## Data provided
↓

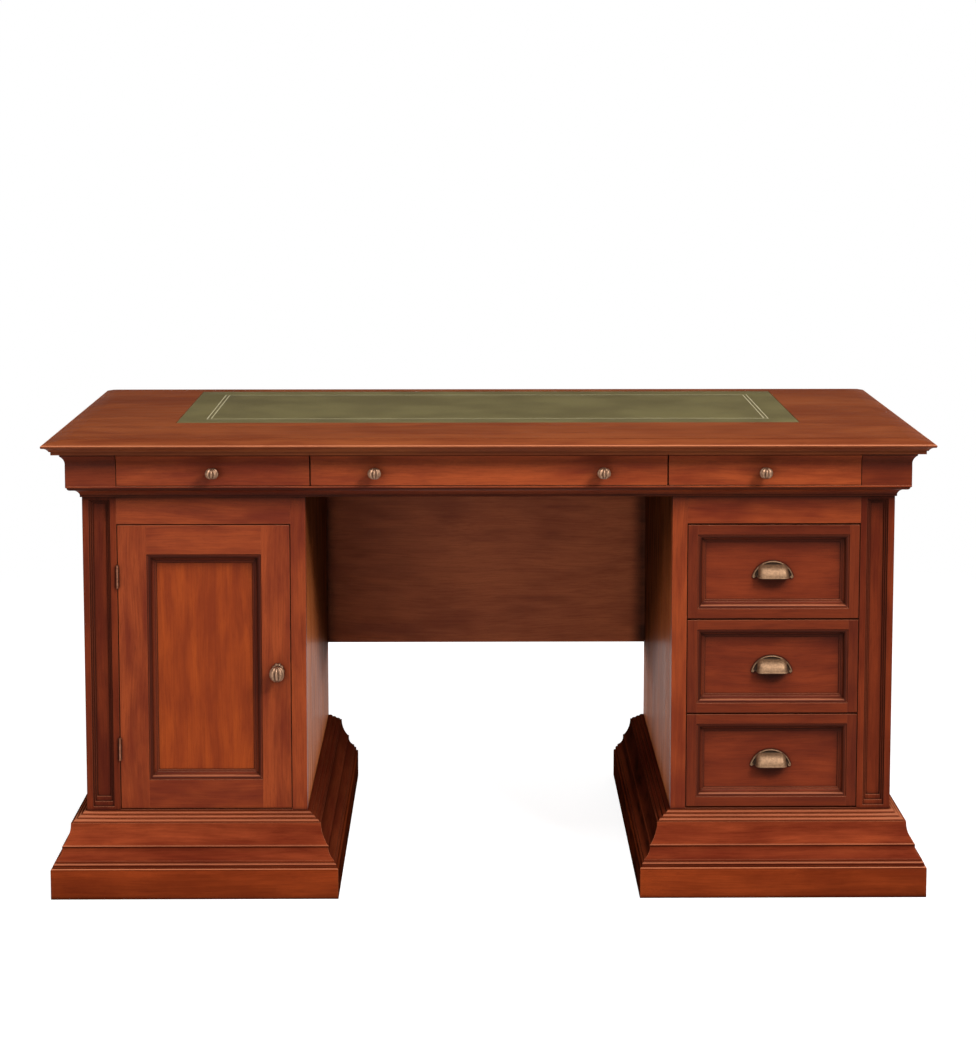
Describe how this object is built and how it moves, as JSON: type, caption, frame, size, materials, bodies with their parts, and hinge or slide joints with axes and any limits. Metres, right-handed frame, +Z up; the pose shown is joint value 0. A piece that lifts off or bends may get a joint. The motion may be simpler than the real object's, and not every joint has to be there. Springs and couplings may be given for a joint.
{
  "type": "pedestal desk",
  "caption": "Two-pedestal desk with a moulded wooden top, inset leather writing surface, frieze drawers, a framed-door cupboard and a bank of drawers.",
  "frame": {"origin": "on the floor under the middle of the desk", "axes": "+X along the desk with the drawer pedestal on +X, -Y towards the sitter on the drawer side, +Z up"},
  "size_m": [1.524, 0.762, 0.8],
  "materials": {
    "top_wood": "red-brown glazed and polished hardwood, worn gloss",
    "carcass_wood": "red-brown glazed and polished hardwood",
    "moulding_wood": "red-brown polished hardwood, dark glaze left in the hollows",
    "panel_wood": "figured cherry veneer, clear satin polish",
    "front_wood": "red-brown hardwood drawer and door fronts, satin polish",
    "base_wood": "dark red-brown hardwood base, polished",
    "inner_wood": "plain pale hardwood, unpolished",
    "leather": "olive green leather, satin, blind and gilt tooled border",
    "antique_brass": "aged brass, brushed high spots and brown recesses",
    "hinge_brass": "satin brass",
    "catch_plastic": "dark brown, matt",
    "strike_steel": "zinc plated, satin"
  },
  "bodies": {
    "root": {"top_edge_mouldings": "top_wood", "top_core_board": "top_wood", "writing_leather": "leather", "frieze_end_boards": "moulding_wood", "frieze_back_board": "moulding_wood", "frieze_corner_blocks": "moulding_wood", "necking_moulding": "moulding_wood", "frieze_drawer_guides": "inner_wood", "frieze_floor_board": "inner_wood", "pedestal_drawer_runners": "inner_wood", "modesty_panel": "carcass_wood", "left_pedestal_pilaster": "carcass_wood", "left_pedestal_outer_side": "carcass_wood", "left_pedestal_inner_side": "carcass_wood", "left_pedestal_back": "carcass_wood", "left_pedestal_face_frame": "carcass_wood", "left_pedestal_top_and_floor": "inner_wood", "left_pedestal_plinth_moulding": "moulding_wood", "left_pedestal_base_frame": "base_wood", "right_pedestal_pilaster": "carcass_wood", "right_pedestal_outer_side": "carcass_wood", "right_pedestal_inner_side": "carcass_wood", "right_pedestal_back": "carcass_wood", "right_pedestal_face_frame": "carcass_wood", "right_pedestal_top_and_floor": "inner_wood", "right_pedestal_plinth_moulding": "moulding_wood", "right_pedestal_base_frame": "base_wood", "hinge_frame_leaves": "hinge_brass", "hinge_pins": "hinge_brass", "shelf_pins": "hinge_brass", "cupboard_catch": "catch_plastic", "cupboard_shelf": "inner_wood"},
    "door": {"door_frame": "front_wood", "door_panel": "panel_wood", "door_panel_moulding": "front_wood", "door_knob": "antique_brass", "hinge_door_leaves": "hinge_brass", "door_catch_strike": "strike_steel"},
    "frieze_drawer_left": {"frieze_drawer_left_front": "front_wood", "frieze_drawer_left_box": "inner_wood", "frieze_drawer_left_knobs": "antique_brass"},
    "frieze_drawer_centre": {"frieze_drawer_centre_front": "front_wood", "frieze_drawer_centre_box": "inner_wood", "frieze_drawer_centre_knobs": "antique_brass"},
    "frieze_drawer_right": {"frieze_drawer_right_front": "front_wood", "frieze_drawer_right_box": "inner_wood", "frieze_drawer_right_knobs": "antique_brass"},
    "pedestal_drawer_1": {"pedestal_drawer_1_front": "front_wood", "pedestal_drawer_1_box": "inner_wood", "pedestal_drawer_1_bottom": "inner_wood", "pedestal_drawer_1_pull": "antique_brass"},
    "pedestal_drawer_2": {"pedestal_drawer_2_front": "front_wood", "pedestal_drawer_2_box": "inner_wood", "pedestal_drawer_2_bottom": "inner_wood", "pedestal_drawer_2_pull": "antique_brass"},
    "pedestal_drawer_3": {"pedestal_drawer_3_front": "front_wood", "pedestal_drawer_3_box": "inner_wood", "pedestal_drawer_3_bottom": "inner_wood", "pedestal_drawer_3_pull": "antique_brass"}
  },
  "joints": [
    {"name": "door_hinge", "type": "hinge", "parent": "root", "child": "door", "pos_m": [-0.64275, -0.3242, 0.4], "axis": [0, 0, -1], "range_deg": [0, 175]},
    {"name": "frieze_drawer_left_slide", "type": "slide", "parent": "root", "child": "frieze_drawer_left", "axis": [0, -1, 0], "range_m": [0, 0.36]},
    {"name": "frieze_drawer_centre_slide", "type": "slide", "parent": "root", "child": "frieze_drawer_centre", "axis": [0, -1, 0], "range_m": [0, 0.36]},
    {"name": "frieze_drawer_right_slide", "type": "slide", "parent": "root", "child": "frieze_drawer_right", "axis": [0, -1, 0], "range_m": [0, 0.36]},
    {"name": "pedestal_drawer_1_slide", "type": "slide", "parent": "root", "child": "pedestal_drawer_1", "axis": [0, -1, 0], "range_m": [0, 0.38]},
    {"name": "pedestal_drawer_2_slide", "type": "slide", "parent": "root", "child": "pedestal_drawer_2", "axis": [0, -1, 0], "range_m": [0, 0.38]},
    {"name": "pedestal_drawer_3_slide", "type": "slide", "parent": "root", "child": "pedestal_drawer_3", "axis": [0, -1, 0], "range_m": [0, 0.38]}
  ]
}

↑

Give the data again, exactly as it stands.

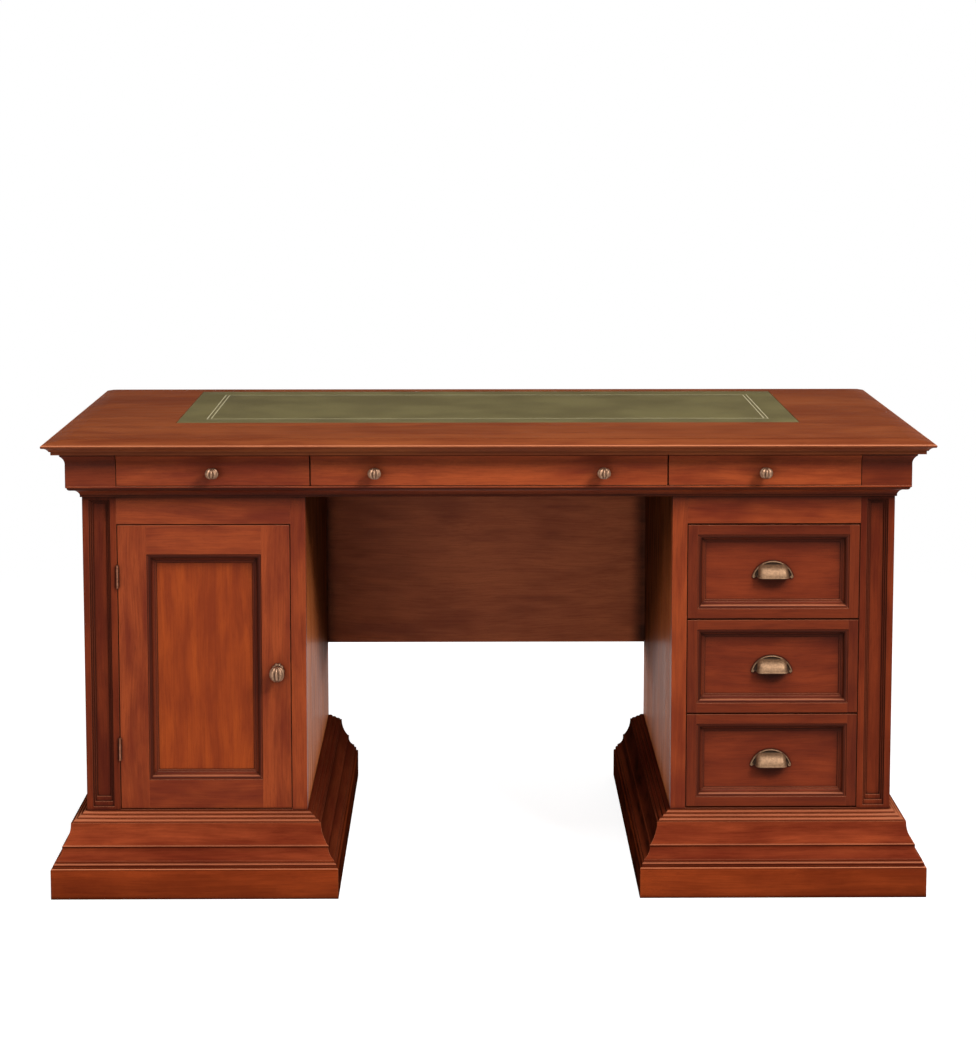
Describe how this object is built and how it moves, as JSON: type, caption, frame, size, materials, bodies with their parts, and hinge or slide joints with axes and any limits. Metres, right-handed frame, +Z up; the pose shown is joint value 0. A piece that lifts off or bends may get a joint. The motion may be simpler than the real object's, and not every joint has to be there. Springs and couplings may be given for a joint.
{
  "type": "pedestal desk",
  "caption": "Two-pedestal desk with a moulded wooden top, inset leather writing surface, frieze drawers, a framed-door cupboard and a bank of drawers.",
  "frame": {"origin": "on the floor under the middle of the desk", "axes": "+X along the desk with the drawer pedestal on +X, -Y towards the sitter on the drawer side, +Z up"},
  "size_m": [1.524, 0.762, 0.8],
  "materials": {
    "top_wood": "red-brown glazed and polished hardwood, worn gloss",
    "carcass_wood": "red-brown glazed and polished hardwood",
    "moulding_wood": "red-brown polished hardwood, dark glaze left in the hollows",
    "panel_wood": "figured cherry veneer, clear satin polish",
    "front_wood": "red-brown hardwood drawer and door fronts, satin polish",
    "base_wood": "dark red-brown hardwood base, polished",
    "inner_wood": "plain pale hardwood, unpolished",
    "leather": "olive green leather, satin, blind and gilt tooled border",
    "antique_brass": "aged brass, brushed high spots and brown recesses",
    "hinge_brass": "satin brass",
    "catch_plastic": "dark brown, matt",
    "strike_steel": "zinc plated, satin"
  },
  "bodies": {
    "root": {"top_edge_mouldings": "top_wood", "top_core_board": "top_wood", "writing_leather": "leather", "frieze_end_boards": "moulding_wood", "frieze_back_board": "moulding_wood", "frieze_corner_blocks": "moulding_wood", "necking_moulding": "moulding_wood", "frieze_drawer_guides": "inner_wood", "frieze_floor_board": "inner_wood", "pedestal_drawer_runners": "inner_wood", "modesty_panel": "carcass_wood", "left_pedestal_pilaster": "carcass_wood", "left_pedestal_outer_side": "carcass_wood", "left_pedestal_inner_side": "carcass_wood", "left_pedestal_back": "carcass_wood", "left_pedestal_face_frame": "carcass_wood", "left_pedestal_top_and_floor": "inner_wood", "left_pedestal_plinth_moulding": "moulding_wood", "left_pedestal_base_frame": "base_wood", "right_pedestal_pilaster": "carcass_wood", "right_pedestal_outer_side": "carcass_wood", "right_pedestal_inner_side": "carcass_wood", "right_pedestal_back": "carcass_wood", "right_pedestal_face_frame": "carcass_wood", "right_pedestal_top_and_floor": "inner_wood", "right_pedestal_plinth_moulding": "moulding_wood", "right_pedestal_base_frame": "base_wood", "hinge_frame_leaves": "hinge_brass", "hinge_pins": "hinge_brass", "shelf_pins": "hinge_brass", "cupboard_catch": "catch_plastic", "cupboard_shelf": "inner_wood"},
    "door": {"door_frame": "front_wood", "door_panel": "panel_wood", "door_panel_moulding": "front_wood", "door_knob": "antique_brass", "hinge_door_leaves": "hinge_brass", "door_catch_strike": "strike_steel"},
    "frieze_drawer_left": {"frieze_drawer_left_front": "front_wood", "frieze_drawer_left_box": "inner_wood", "frieze_drawer_left_knobs": "antique_brass"},
    "frieze_drawer_centre": {"frieze_drawer_centre_front": "front_wood", "frieze_drawer_centre_box": "inner_wood", "frieze_drawer_centre_knobs": "antique_brass"},
    "frieze_drawer_right": {"frieze_drawer_right_front": "front_wood", "frieze_drawer_right_box": "inner_wood", "frieze_drawer_right_knobs": "antique_brass"},
    "pedestal_drawer_1": {"pedestal_drawer_1_front": "front_wood", "pedestal_drawer_1_box": "inner_wood", "pedestal_drawer_1_bottom": "inner_wood", "pedestal_drawer_1_pull": "antique_brass"},
    "pedestal_drawer_2": {"pedestal_drawer_2_front": "front_wood", "pedestal_drawer_2_box": "inner_wood", "pedestal_drawer_2_bottom": "inner_wood", "pedestal_drawer_2_pull": "antique_brass"},
    "pedestal_drawer_3": {"pedestal_drawer_3_front": "front_wood", "pedestal_drawer_3_box": "inner_wood", "pedestal_drawer_3_bottom": "inner_wood", "pedestal_drawer_3_pull": "antique_brass"}
  },
  "joints": [
    {"name": "door_hinge", "type": "hinge", "parent": "root", "child": "door", "pos_m": [-0.64275, -0.3242, 0.4], "axis": [0, 0, -1], "range_deg": [0, 175]},
    {"name": "frieze_drawer_left_slide", "type": "slide", "parent": "root", "child": "frieze_drawer_left", "axis": [0, -1, 0], "range_m": [0, 0.36]},
    {"name": "frieze_drawer_centre_slide", "type": "slide", "parent": "root", "child": "frieze_drawer_centre", "axis": [0, -1, 0], "range_m": [0, 0.36]},
    {"name": "frieze_drawer_right_slide", "type": "slide", "parent": "root", "child": "frieze_drawer_right", "axis": [0, -1, 0], "range_m": [0, 0.36]},
    {"name": "pedestal_drawer_1_slide", "type": "slide", "parent": "root", "child": "pedestal_drawer_1", "axis": [0, -1, 0], "range_m": [0, 0.38]},
    {"name": "pedestal_drawer_2_slide", "type": "slide", "parent": "root", "child": "pedestal_drawer_2", "axis": [0, -1, 0], "range_m": [0, 0.38]},
    {"name": "pedestal_drawer_3_slide", "type": "slide", "parent": "root", "child": "pedestal_drawer_3", "axis": [0, -1, 0], "range_m": [0, 0.38]}
  ]
}